** begin RECORDS TO PROCESS **
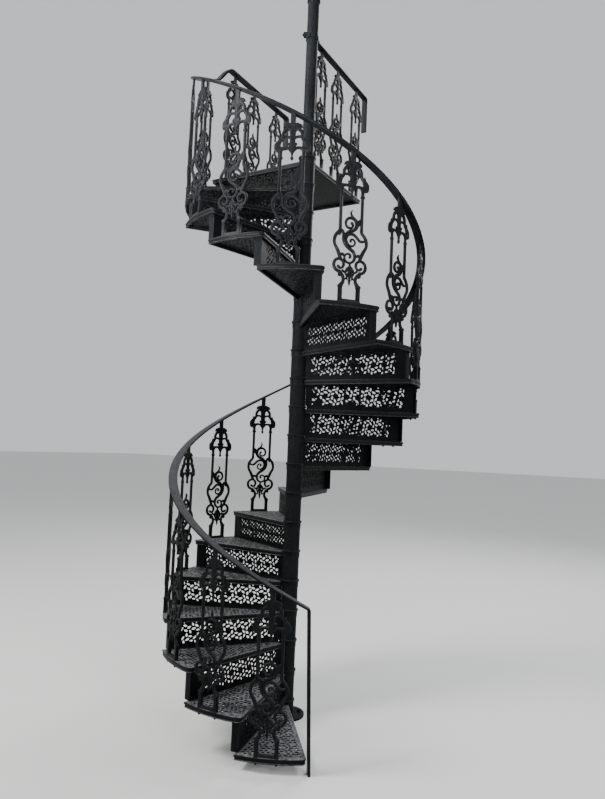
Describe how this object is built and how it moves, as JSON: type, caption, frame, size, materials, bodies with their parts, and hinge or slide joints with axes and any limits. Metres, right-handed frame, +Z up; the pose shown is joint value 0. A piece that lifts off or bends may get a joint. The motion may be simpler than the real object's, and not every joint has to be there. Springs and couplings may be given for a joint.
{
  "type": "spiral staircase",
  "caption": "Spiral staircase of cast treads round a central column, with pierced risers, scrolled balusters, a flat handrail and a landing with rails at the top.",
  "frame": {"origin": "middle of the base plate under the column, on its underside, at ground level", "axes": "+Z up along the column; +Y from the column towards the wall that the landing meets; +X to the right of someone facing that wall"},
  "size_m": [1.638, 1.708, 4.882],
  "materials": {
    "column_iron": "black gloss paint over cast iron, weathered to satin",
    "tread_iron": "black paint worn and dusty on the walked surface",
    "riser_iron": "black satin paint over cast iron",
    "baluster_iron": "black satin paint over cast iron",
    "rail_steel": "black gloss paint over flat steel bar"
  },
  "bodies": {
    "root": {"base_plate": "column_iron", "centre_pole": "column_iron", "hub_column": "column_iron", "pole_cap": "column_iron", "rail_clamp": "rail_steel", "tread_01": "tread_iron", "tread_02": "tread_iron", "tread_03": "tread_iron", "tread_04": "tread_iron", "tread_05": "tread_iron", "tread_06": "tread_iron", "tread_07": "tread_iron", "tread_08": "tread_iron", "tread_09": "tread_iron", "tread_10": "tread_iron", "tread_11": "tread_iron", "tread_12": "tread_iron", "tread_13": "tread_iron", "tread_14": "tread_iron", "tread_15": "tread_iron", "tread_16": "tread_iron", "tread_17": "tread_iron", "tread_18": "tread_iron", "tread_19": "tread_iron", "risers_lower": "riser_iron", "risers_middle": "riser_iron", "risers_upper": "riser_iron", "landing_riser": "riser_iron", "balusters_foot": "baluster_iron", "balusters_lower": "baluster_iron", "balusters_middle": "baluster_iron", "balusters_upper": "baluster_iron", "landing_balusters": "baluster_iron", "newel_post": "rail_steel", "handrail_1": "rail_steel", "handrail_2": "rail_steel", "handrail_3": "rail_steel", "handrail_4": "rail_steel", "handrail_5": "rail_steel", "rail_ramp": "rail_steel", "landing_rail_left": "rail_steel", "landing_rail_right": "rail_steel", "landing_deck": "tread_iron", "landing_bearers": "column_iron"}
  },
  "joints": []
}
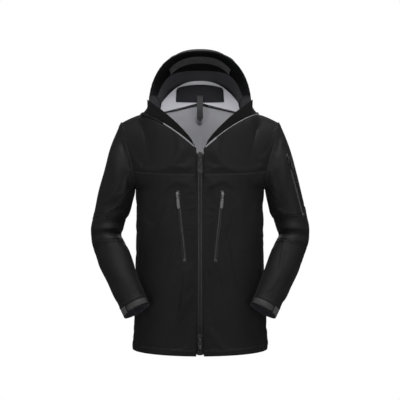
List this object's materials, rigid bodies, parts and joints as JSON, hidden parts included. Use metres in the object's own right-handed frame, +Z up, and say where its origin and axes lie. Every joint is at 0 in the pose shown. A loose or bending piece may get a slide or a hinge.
** end RECORDS TO PROCESS **
● **WORK TO DO**
Reproduce every line of the data verbatim.

● **SOLVED PROBLEM**
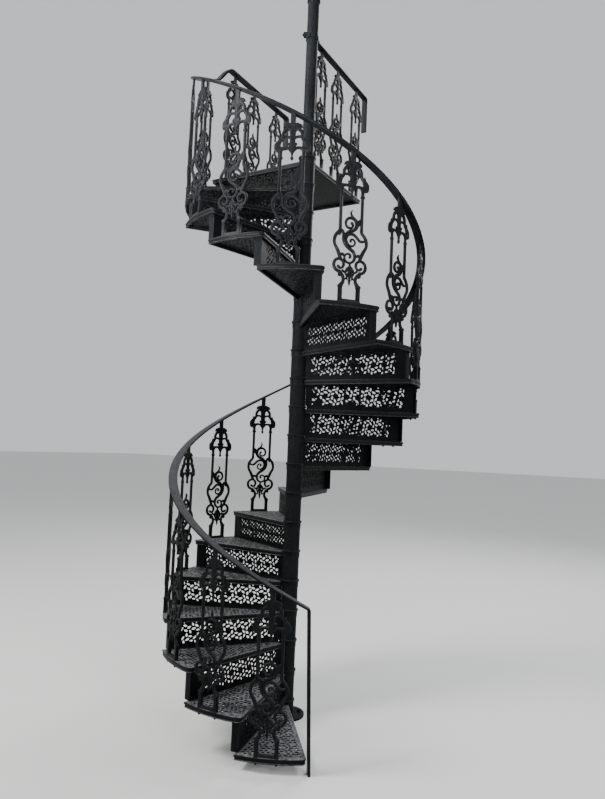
Describe how this object is built and how it moves, as JSON: type, caption, frame, size, materials, bodies with their parts, and hinge or slide joints with axes and any limits. Metres, right-handed frame, +Z up; the pose shown is joint value 0. A piece that lifts off or bends may get a joint. The motion may be simpler than the real object's, and not every joint has to be there. Springs and couplings may be given for a joint.
{
  "type": "spiral staircase",
  "caption": "Spiral staircase of cast treads round a central column, with pierced risers, scrolled balusters, a flat handrail and a landing with rails at the top.",
  "frame": {"origin": "middle of the base plate under the column, on its underside, at ground level", "axes": "+Z up along the column; +Y from the column towards the wall that the landing meets; +X to the right of someone facing that wall"},
  "size_m": [1.638, 1.708, 4.882],
  "materials": {
    "column_iron": "black gloss paint over cast iron, weathered to satin",
    "tread_iron": "black paint worn and dusty on the walked surface",
    "riser_iron": "black satin paint over cast iron",
    "baluster_iron": "black satin paint over cast iron",
    "rail_steel": "black gloss paint over flat steel bar"
  },
  "bodies": {
    "root": {"base_plate": "column_iron", "centre_pole": "column_iron", "hub_column": "column_iron", "pole_cap": "column_iron", "rail_clamp": "rail_steel", "tread_01": "tread_iron", "tread_02": "tread_iron", "tread_03": "tread_iron", "tread_04": "tread_iron", "tread_05": "tread_iron", "tread_06": "tread_iron", "tread_07": "tread_iron", "tread_08": "tread_iron", "tread_09": "tread_iron", "tread_10": "tread_iron", "tread_11": "tread_iron", "tread_12": "tread_iron", "tread_13": "tread_iron", "tread_14": "tread_iron", "tread_15": "tread_iron", "tread_16": "tread_iron", "tread_17": "tread_iron", "tread_18": "tread_iron", "tread_19": "tread_iron", "risers_lower": "riser_iron", "risers_middle": "riser_iron", "risers_upper": "riser_iron", "landing_riser": "riser_iron", "balusters_foot": "baluster_iron", "balusters_lower": "baluster_iron", "balusters_middle": "baluster_iron", "balusters_upper": "baluster_iron", "landing_balusters": "baluster_iron", "newel_post": "rail_steel", "handrail_1": "rail_steel", "handrail_2": "rail_steel", "handrail_3": "rail_steel", "handrail_4": "rail_steel", "handrail_5": "rail_steel", "rail_ramp": "rail_steel", "landing_rail_left": "rail_steel", "landing_rail_right": "rail_steel", "landing_deck": "tread_iron", "landing_bearers": "column_iron"}
  },
  "joints": []
}
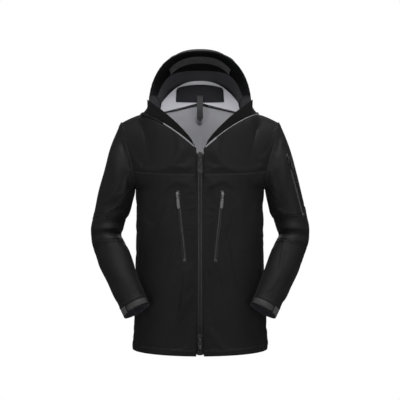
List this object's materials, rigid bodies, parts and joints as JSON, hidden parts included. Use metres in the object's own right-handed frame, +Z up, and say where its origin and axes lie. Every joint is at 0 in the pose shown. A loose or bending piece may get a slide or a hinge.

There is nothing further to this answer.